Memang ada buruh kontrak dengan modal nekat berani mengambil perumahan. Dia memanipulasi data dan bekerja sama dengan HRD atau personalia perusahaan tempat dia bekerja agar mengeluarkan SK.

Hal itu dilakukan agar pihak perumahan percaya bahwa buruh tersebut bisa dan mampu membayar cicilan setiap bulannya. Ada juga yang meminta bantuan pada sales marketing perumahan untuk mempermudah syarat-syaratnya.

“Dia memberikan uang pada sales marketing itu dan syarat-syaratnya akan dipermudah,” ujar buruh yang bekerja di pabrik karton, Mursin.

Faktor lainnya adalah lamanya masa cicilan yaitu sampai 15 tahun sedangkan masa kerja buruh kontrak hanya dua sampai tiga tahun. Setelah itu tidak jelas akan bekerja di perusahaan mana. Apalagi jika usianya sudah memasuki 25 tahun maka akan lebih sulit lagi karena banyak perusahaan yang menerapkan aturan batasan usia.

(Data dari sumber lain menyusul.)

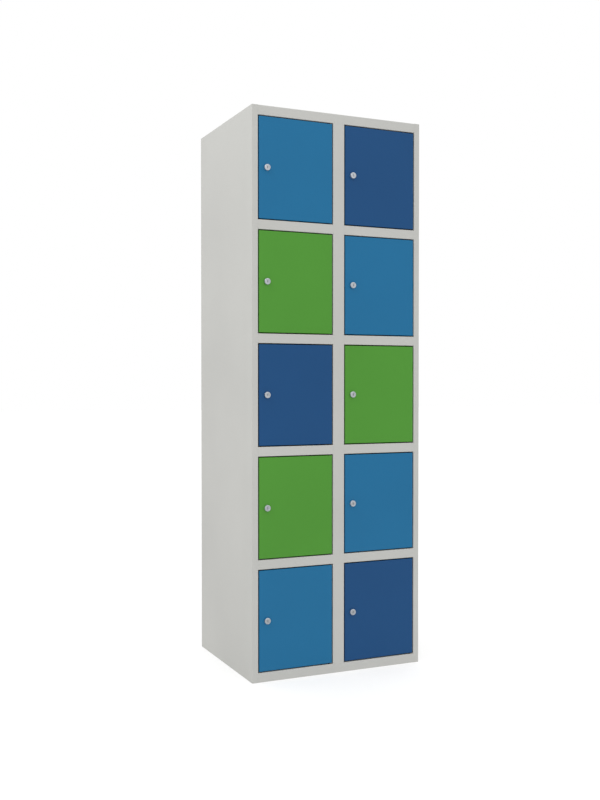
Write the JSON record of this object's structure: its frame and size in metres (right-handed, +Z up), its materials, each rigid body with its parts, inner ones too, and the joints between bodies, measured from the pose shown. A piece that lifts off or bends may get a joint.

“Masa cicilannya kan lama, sampai 15 tahun tidak sebanding dengan masa kontrak kerjanya yang hanya berapa tahun saja, setelah itu tidak jelas mau kerja dimana dan bagimana caranya bayar cicilan,” tutur Titin

Pada 1 Mei 2015 lalu Presiden Jokowi menyiasati itu dengan meluncurkan program sejuta rumah rakyat di 34 provinsi dengan besaran uang muka berkisar 20 sampai 30 persen, bunga rumah rakyat sebesar lima persen, sedangkan bunga perumahan komersial berkisar 7,5 persen. Kredit bisa sampai 20 tahun dengan angsuran sebesar Rp. 500.000 sampai Rp. 600.000 per bulan.

Ternyata hal itu tidak menjadi solusi yang tepat, masih banyak buruh yang belum bisa menjangkaunya karena terkendala status kerja kontrak, lamanya masa cicilan yang tidak sebanding dengan masa kontrak dan besaran uang muka yang mencapai puluhan juta.